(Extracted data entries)
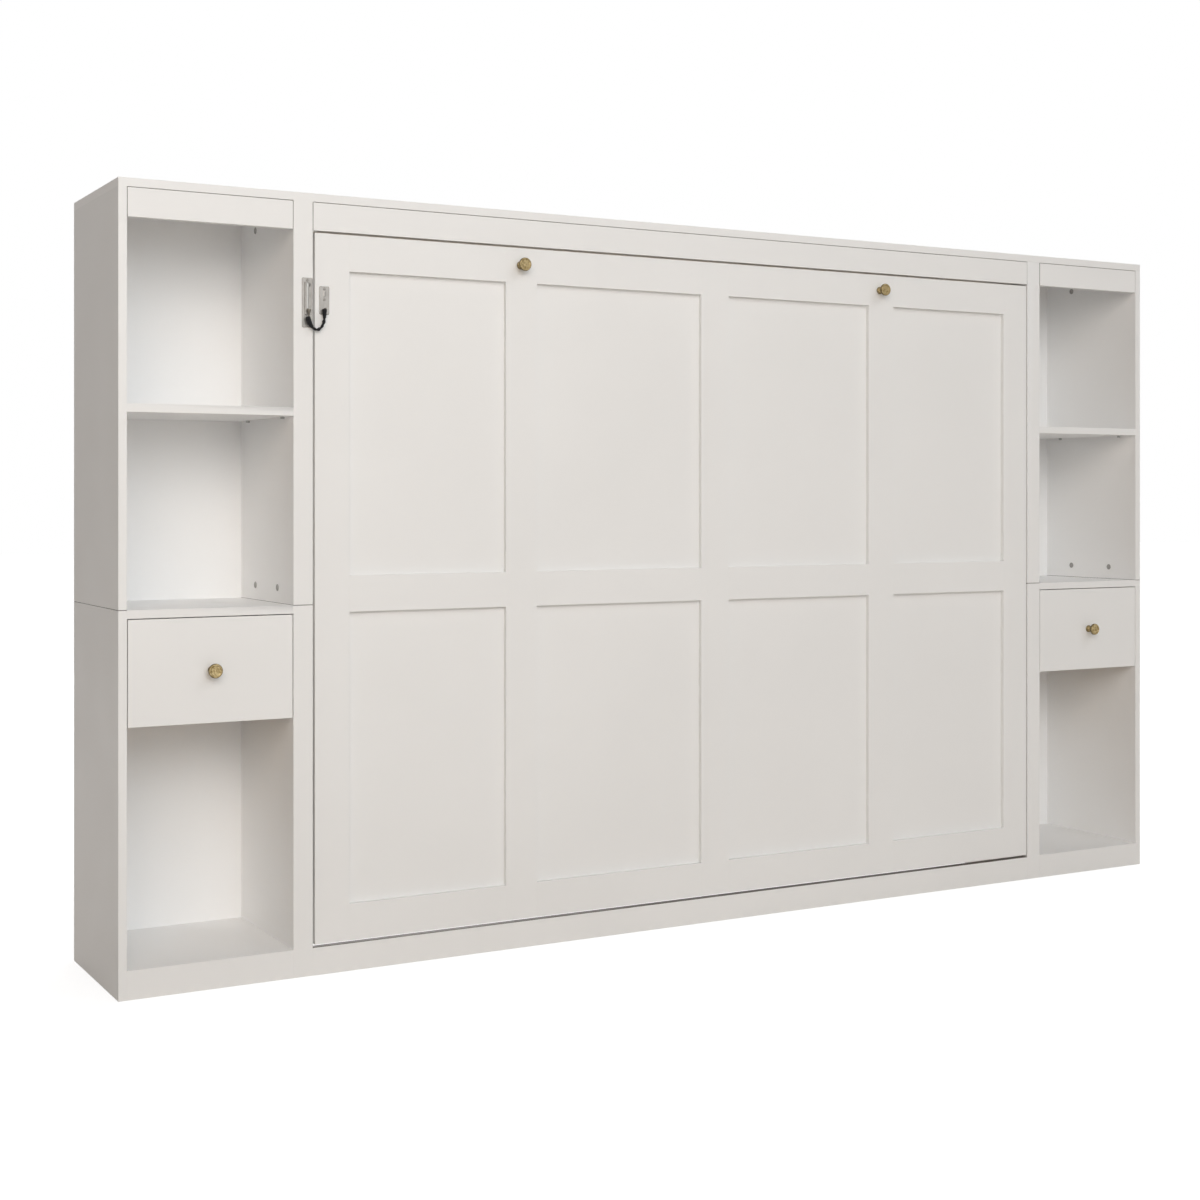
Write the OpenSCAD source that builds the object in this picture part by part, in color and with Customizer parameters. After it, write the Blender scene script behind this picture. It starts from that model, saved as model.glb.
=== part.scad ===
// Wall bed that folds down sideways between two open shelf towers.
// Units are millimetres: X runs along the width, Y from front to back, Z up.
// The origin lies on the floor, under the middle of the closed bed with its knobs.

/* [Mattress] */
// Mattress length, which runs along the cabinet
mattress_l = 1905; // [1880:1:2030]
// Mattress width, which stands upright while the bed is closed
mattress_w = 1372; // [1300:1:1400]

/* [Cabinet] */
// Depth without the knobs
cabinet_d = 385; // [340:1:450]
// Thickness of the cabinet boards
board_t = 18; // [16:1:22]
// Width inside each tower
tower_w = 360; // [300:1:450]
// Thickness of the pillars beside the bed
pillar_t = 44; // [36:1:60]
// Height of the plinth
plinth_h = 61; // [50:1:80]
// Height of the fascias under the top panel
fascia_h = 62; // [50:1:90]
// Shadow gap round each fascia
reveal = 0.6; // [0.4:0.1:0.9]
// Height of the seam between the lower and upper boxes
seam_h = 806; // [800:1:1000]
// Height of the top of the shelf
shelf_h = 1234; // [1100:1:1400]
// Thickness of the tower back panels
back_t = 5; // [3:1:8]
// Distance of the back panels from the rear edge
back_inset = 24; // [20:1:30]
// Diameter of the round cam lock covers
cover_d = 15; // [12:1:18]
// Thickness of the cam lock covers
cover_t = 1.2; // [0.8:0.1:2]
// Distance of the covers from the seam and from the top panel
cover_edge = 34; // [30:1:40]
// Distance of the covers from the front and the rear edge
cover_inset = 103; // [80:1:130]
// Diameter of the shelf pins
shelf_pin_d = 5; // [4:1:8]
// Length of shelf pin that stands out
shelf_pin_l = 8; // [6:1:12]
// Distance of the shelf pins from the front and the back of the shelf
shelf_pin_inset = 60; // [40:1:90]

/* [Door panel] */
// Gap at each side of the door
side_gap = 5; // [5:0.5:8]
// Gap over the door
top_gap = 5; // [4:0.5:8]
// Gap under the door
bottom_gap = 6; // [5:0.5:9]
// Length of door below the bed frame
door_drop = 138; // [120:1:160]
// Thickness of the panel board
panel_t = 6; // [4:1:9]
// Thickness of the stiles and rails on the panel board
trim_t = 12; // [9:1:14]
// Width of the stiles
stile_w = 80; // [60:1:100]
// Height of the rails
rail_w = 80; // [60:1:100]
// Width of the two outer columns of recesses
outer_column_w = 380; // [300:1:420]
// How far the three inner stiles stand to the right of even columns
stile_offs = [3, 14, 5];
// Height of the lower row of recesses
lower_recess_h = 641; // [600:1:700]

/* [Knobs] */
// Diameter of the head
knob_d = 31; // [25:1:40]
// Height over the face it stands on
knob_out = 28; // [22:1:35]
// Diameter of the neck
knob_neck_d = 11; // [8:1:14]
// Diameter of the base
knob_base_d = 19; // [16:1:24]
// Thickness of the base
knob_base_t = 3.5; // [2:0.5:5]
// Thickness of the head at the rim
knob_rim_t = 4.5; // [3:0.5:6]
// Bevel round the flat face
knob_bevel = 2; // [1:0.5:3]

/* [Drawers] */
// Height of the drawer fronts
drawer_front_h = 223; // [180:1:260]
// Gap round the drawer fronts
drawer_gap = 2; // [1.5:0.5:3]
// Height of the drawer boxes
drawer_box_h = 150; // [100:1:160]
// Depth of the drawer boxes
drawer_box_d = 320; // [260:1:325]
// Thickness of the drawer sides
drawer_side_t = 12; // [9:1:15]
// Thickness of the drawer bottom
drawer_bottom_t = 5; // [3:1:8]
// Height of the drawer bottom over the lower edge of the box
drawer_bottom_lift = 10; // [8:1:15]
// Width of the drawer slides at each side
slide_w = 13; // [12:0.5:14]
// Height of the drawer slides
slide_h = 36; // [30:1:46]
// Length of the drawer slides
slide_l = 300; // [240:1:310]
// Wall of the drawer slides
slide_wall = 1.5; // [1:0.1:2]
// Clearance between the two members of a slide
slide_play = 0.5; // [0.3:0.1:1]

/* [Bed frame] */
// Thickness of the frame rails
rail_t = 18; // [16:1:22]
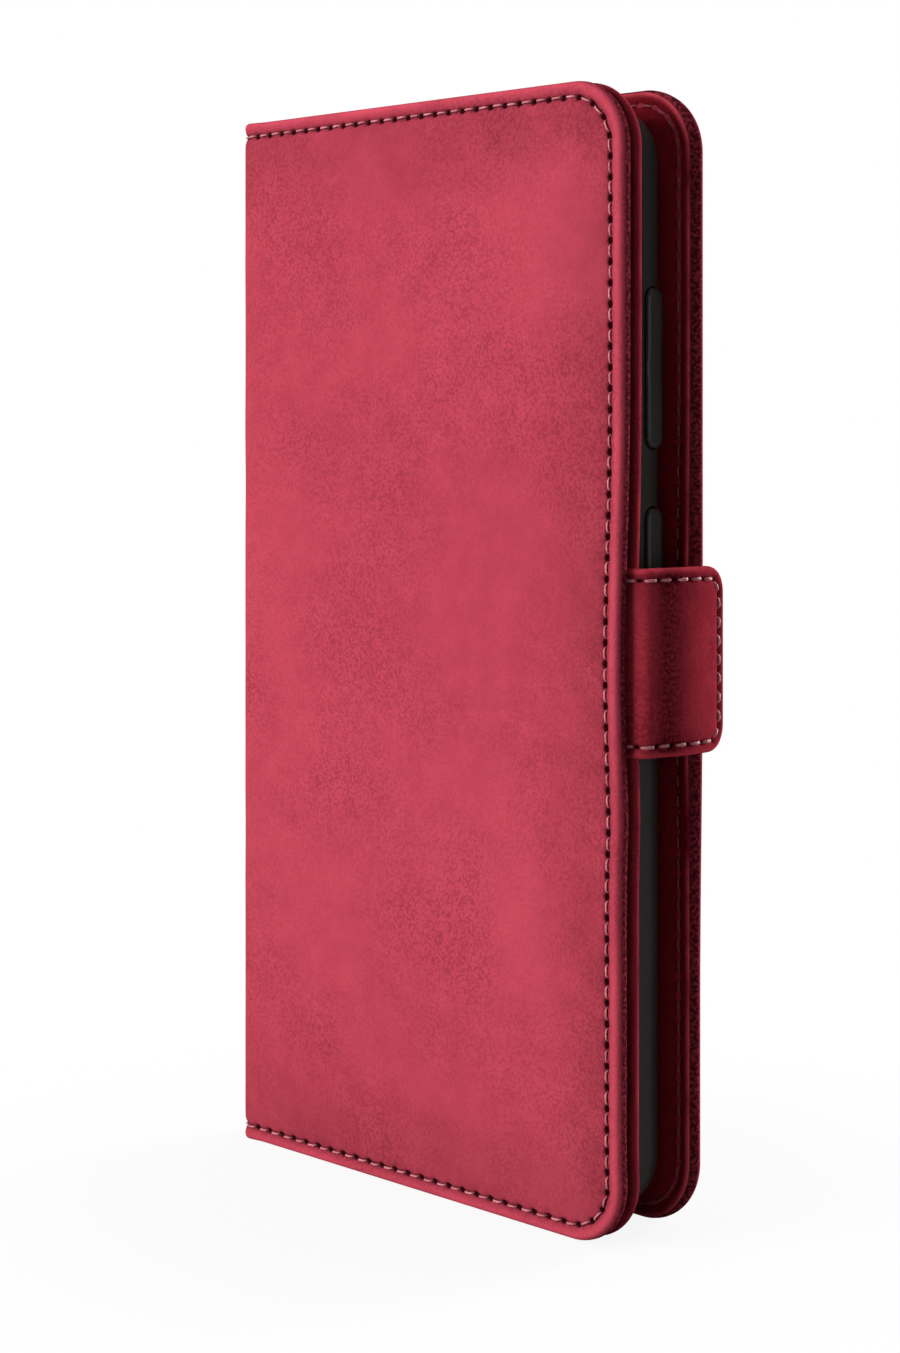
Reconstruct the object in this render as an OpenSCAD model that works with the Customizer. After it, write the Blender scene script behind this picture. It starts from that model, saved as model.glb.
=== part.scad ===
// Wallet case for a phone. Two leather covers and a spine fold like a book around a soft shell
// that holds the phone. The front cover has card pockets inside, and a magnetic strap sewn
// between its layers closes over the open side.
//
// The case stands closed on its bottom edge. X runs from the spine to the open side, Y from the
// front cover to the back cover, and Z is up. A depth t is counted from the front cover's outer
// face towards the back cover. Lengths are in millimetres.

/* [Phone] */
// Width of the phone that the shell holds
phone_w = 75; // [60:0.5:92]
// Height of the phone
phone_h = 158; // [130:0.5:192]
// Thickness of the phone
phone_t = 7.6; // [6:0.1:12]
// Clearance around the phone inside the shell
phone_gap = 0.15; // [0.05:0.05:0.4]

/* [Shell] */
// Thickness of the shell's side walls
shell_wall = 1.6; // [1:0.1:2.4]
// Thickness of the shell's back
shell_back = 1; // [0.8:0.1:1.6]
// How far the front lip reaches over the phone's edge
shell_lip = 0.8; // [0.4:0.1:1.5]
// Thickness of the front lip
shell_lip_t = 0.7; // [0.4:0.1:1.2]
// Corner radius of the shell, seen from the front
shell_corner_r = 8.5; // [6:0.5:12]
// Rounding of the shell's back edges
shell_edge_r = 4.5; // [3:0.25:5]
// Thickness of the adhesive pad behind the shell
pad_t = 0.3; // [0.2:0.1:0.8]

/* [Leather] */
// Thickness of the outer skin
skin_t = 0.8; // [0.5:0.05:1.2]
// Thickness of the hem that is turned in round a board
hem_t = 0.5; // [0.3:0.05:0.8]
// Width of the turned-in hem
hem_w = 8; // [5:0.5:8.5]
// Thickness of the linings
lining_t = 0.4; // [0.35:0.05:0.8]

/* [Covers] */
// Thickness of the front cover's board
front_board_t = 0.9; // [0.7:0.1:1.6]
// Thickness of the back cover's board
back_board_t = 1.3; // [0.9:0.1:2]
// Corner radius of the covers at the open side
corner_r = 10; // [6:0.5:14]
// How far the covers reach past the shell at the open side
open_margin = 3.3; // [2:0.1:6]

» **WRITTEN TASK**
Quote the listing in full, please, keeping every line exact.

» **RESULT FOR THIS TASK**
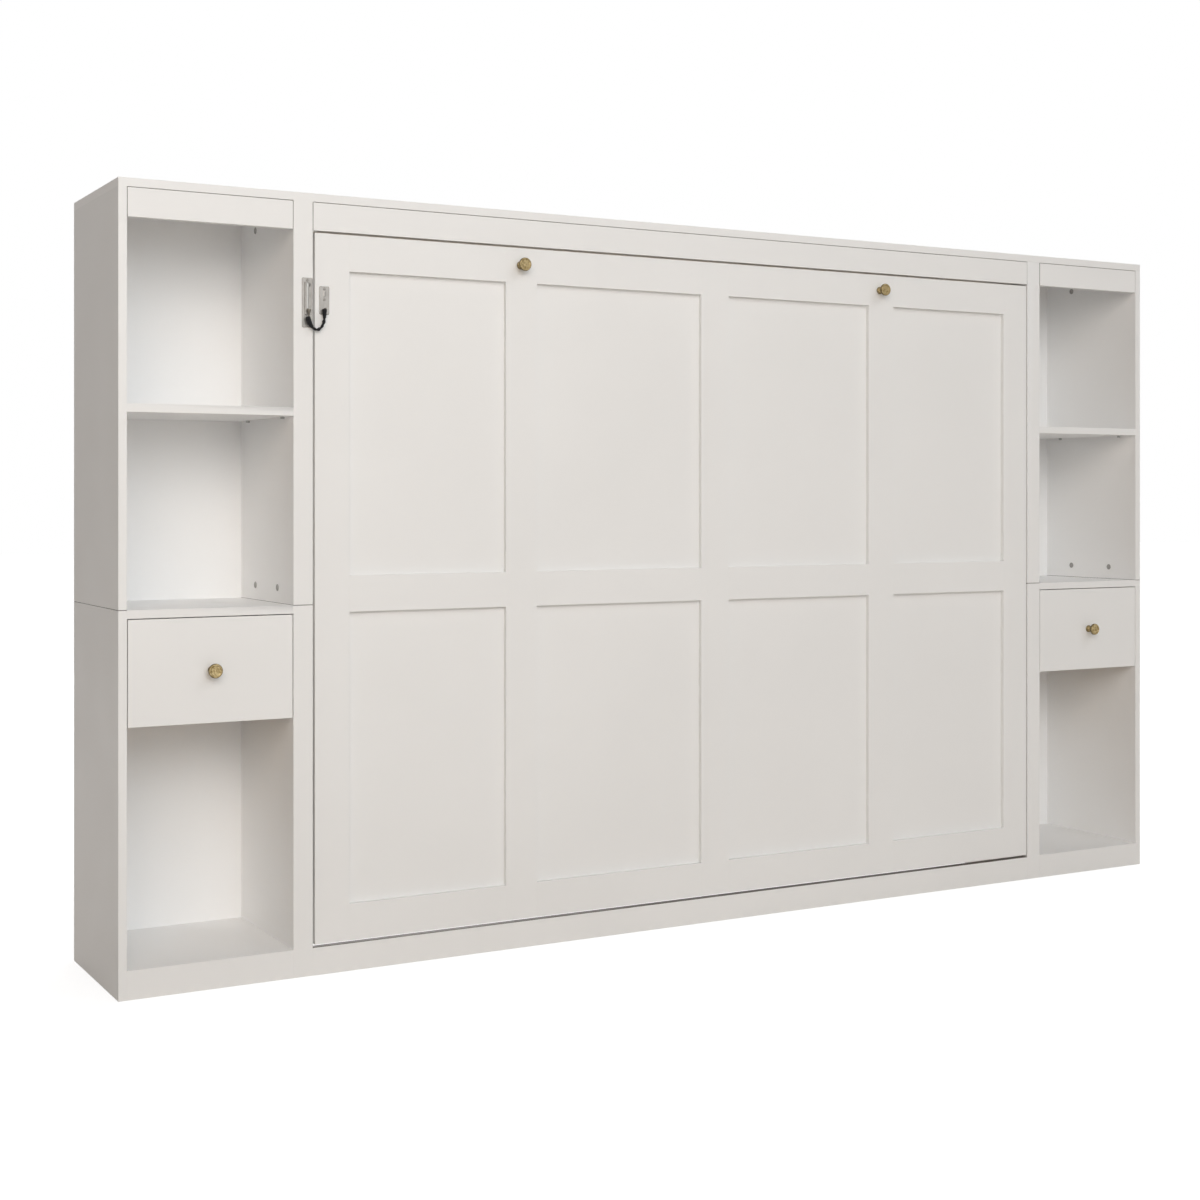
Write the OpenSCAD source that builds the object in this picture part by part, in color and with Customizer parameters. After it, write the Blender scene script behind this picture. It starts from that model, saved as model.glb.
=== part.scad ===
// Wall bed that folds down sideways between two open shelf towers.
// Units are millimetres: X runs along the width, Y from front to back, Z up.
// The origin lies on the floor, under the middle of the closed bed with its knobs.

/* [Mattress] */
// Mattress length, which runs along the cabinet
mattress_l = 1905; // [1880:1:2030]
// Mattress width, which stands upright while the bed is closed
mattress_w = 1372; // [1300:1:1400]

/* [Cabinet] */
// Depth without the knobs
cabinet_d = 385; // [340:1:450]
// Thickness of the cabinet boards
board_t = 18; // [16:1:22]
// Width inside each tower
tower_w = 360; // [300:1:450]
// Thickness of the pillars beside the bed
pillar_t = 44; // [36:1:60]
// Height of the plinth
plinth_h = 61; // [50:1:80]
// Height of the fascias under the top panel
fascia_h = 62; // [50:1:90]
// Shadow gap round each fascia
reveal = 0.6; // [0.4:0.1:0.9]
// Height of the seam between the lower and upper boxes
seam_h = 806; // [800:1:1000]
// Height of the top of the shelf
shelf_h = 1234; // [1100:1:1400]
// Thickness of the tower back panels
back_t = 5; // [3:1:8]
// Distance of the back panels from the rear edge
back_inset = 24; // [20:1:30]
// Diameter of the round cam lock covers
cover_d = 15; // [12:1:18]
// Thickness of the cam lock covers
cover_t = 1.2; // [0.8:0.1:2]
// Distance of the covers from the seam and from the top panel
cover_edge = 34; // [30:1:40]
// Distance of the covers from the front and the rear edge
cover_inset = 103; // [80:1:130]
// Diameter of the shelf pins
shelf_pin_d = 5; // [4:1:8]
// Length of shelf pin that stands out
shelf_pin_l = 8; // [6:1:12]
// Distance of the shelf pins from the front and the back of the shelf
shelf_pin_inset = 60; // [40:1:90]

/* [Door panel] */
// Gap at each side of the door
side_gap = 5; // [5:0.5:8]
// Gap over the door
top_gap = 5; // [4:0.5:8]
// Gap under the door
bottom_gap = 6; // [5:0.5:9]
// Length of door below the bed frame
door_drop = 138; // [120:1:160]
// Thickness of the panel board
panel_t = 6; // [4:1:9]
// Thickness of the stiles and rails on the panel board
trim_t = 12; // [9:1:14]
// Width of the stiles
stile_w = 80; // [60:1:100]
// Height of the rails
rail_w = 80; // [60:1:100]
// Width of the two outer columns of recesses
outer_column_w = 380; // [300:1:420]
// How far the three inner stiles stand to the right of even columns
stile_offs = [3, 14, 5];
// Height of the lower row of recesses
lower_recess_h = 641; // [600:1:700]

/* [Knobs] */
// Diameter of the head
knob_d = 31; // [25:1:40]
// Height over the face it stands on
knob_out = 28; // [22:1:35]
// Diameter of the neck
knob_neck_d = 11; // [8:1:14]
// Diameter of the base
knob_base_d = 19; // [16:1:24]
// Thickness of the base
knob_base_t = 3.5; // [2:0.5:5]
// Thickness of the head at the rim
knob_rim_t = 4.5; // [3:0.5:6]
// Bevel round the flat face
knob_bevel = 2; // [1:0.5:3]

/* [Drawers] */
// Height of the drawer fronts
drawer_front_h = 223; // [180:1:260]
// Gap round the drawer fronts
drawer_gap = 2; // [1.5:0.5:3]
// Height of the drawer boxes
drawer_box_h = 150; // [100:1:160]
// Depth of the drawer boxes
drawer_box_d = 320; // [260:1:325]
// Thickness of the drawer sides
drawer_side_t = 12; // [9:1:15]
// Thickness of the drawer bottom
drawer_bottom_t = 5; // [3:1:8]
// Height of the drawer bottom over the lower edge of the box
drawer_bottom_lift = 10; // [8:1:15]
// Width of the drawer slides at each side
slide_w = 13; // [12:0.5:14]
// Height of the drawer slides
slide_h = 36; // [30:1:46]
// Length of the drawer slides
slide_l = 300; // [240:1:310]
// Wall of the drawer slides
slide_wall = 1.5; // [1:0.1:2]
// Clearance between the two members of a slide
slide_play = 0.5; // [0.3:0.1:1]

/* [Bed frame] */
// Thickness of the frame rails
rail_t = 18; // [16:1:22]
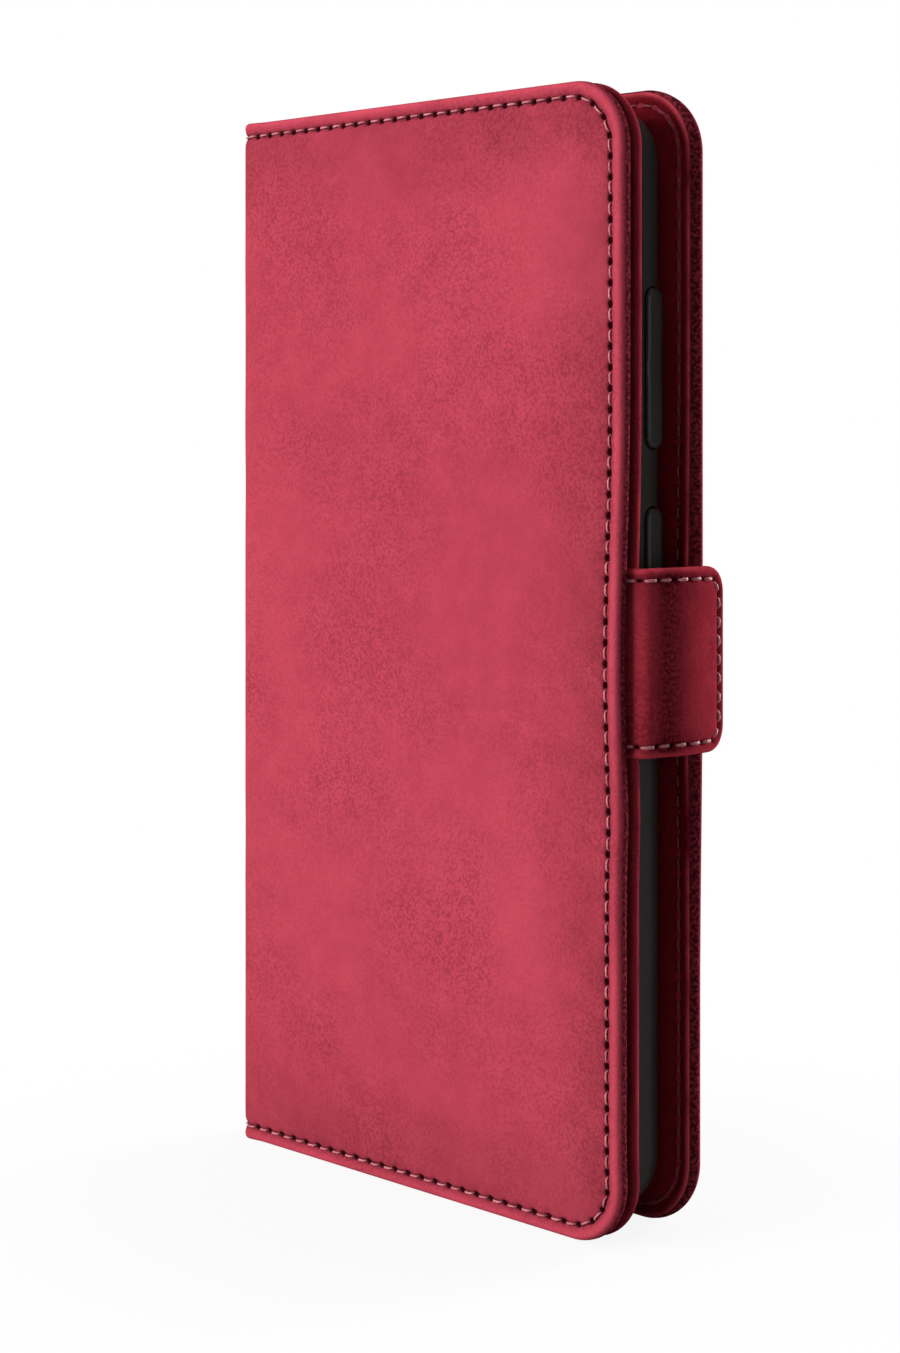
Reconstruct the object in this render as an OpenSCAD model that works with the Customizer. After it, write the Blender scene script behind this picture. It starts from that model, saved as model.glb.
=== part.scad ===
// Wallet case for a phone. Two leather covers and a spine fold like a book around a soft shell
// that holds the phone. The front cover has card pockets inside, and a magnetic strap sewn
// between its layers closes over the open side.
//
// The case stands closed on its bottom edge. X runs from the spine to the open side, Y from the
// front cover to the back cover, and Z is up. A depth t is counted from the front cover's outer
// face towards the back cover. Lengths are in millimetres.

/* [Phone] */
// Width of the phone that the shell holds
phone_w = 75; // [60:0.5:92]
// Height of the phone
phone_h = 158; // [130:0.5:192]
// Thickness of the phone
phone_t = 7.6; // [6:0.1:12]
// Clearance around the phone inside the shell
phone_gap = 0.15; // [0.05:0.05:0.4]

/* [Shell] */
// Thickness of the shell's side walls
shell_wall = 1.6; // [1:0.1:2.4]
// Thickness of the shell's back
shell_back = 1; // [0.8:0.1:1.6]
// How far the front lip reaches over the phone's edge
shell_lip = 0.8; // [0.4:0.1:1.5]
// Thickness of the front lip
shell_lip_t = 0.7; // [0.4:0.1:1.2]
// Corner radius of the shell, seen from the front
shell_corner_r = 8.5; // [6:0.5:12]
// Rounding of the shell's back edges
shell_edge_r = 4.5; // [3:0.25:5]
// Thickness of the adhesive pad behind the shell
pad_t = 0.3; // [0.2:0.1:0.8]

/* [Leather] */
// Thickness of the outer skin
skin_t = 0.8; // [0.5:0.05:1.2]
// Thickness of the hem that is turned in round a board
hem_t = 0.5; // [0.3:0.05:0.8]
// Width of the turned-in hem
hem_w = 8; // [5:0.5:8.5]
// Thickness of the linings
lining_t = 0.4; // [0.35:0.05:0.8]

/* [Covers] */
// Thickness of the front cover's board
front_board_t = 0.9; // [0.7:0.1:1.6]
// Thickness of the back cover's board
back_board_t = 1.3; // [0.9:0.1:2]
// Corner radius of the covers at the open side
corner_r = 10; // [6:0.5:14]
// How far the covers reach past the shell at the open side
open_margin = 3.3; // [2:0.1:6]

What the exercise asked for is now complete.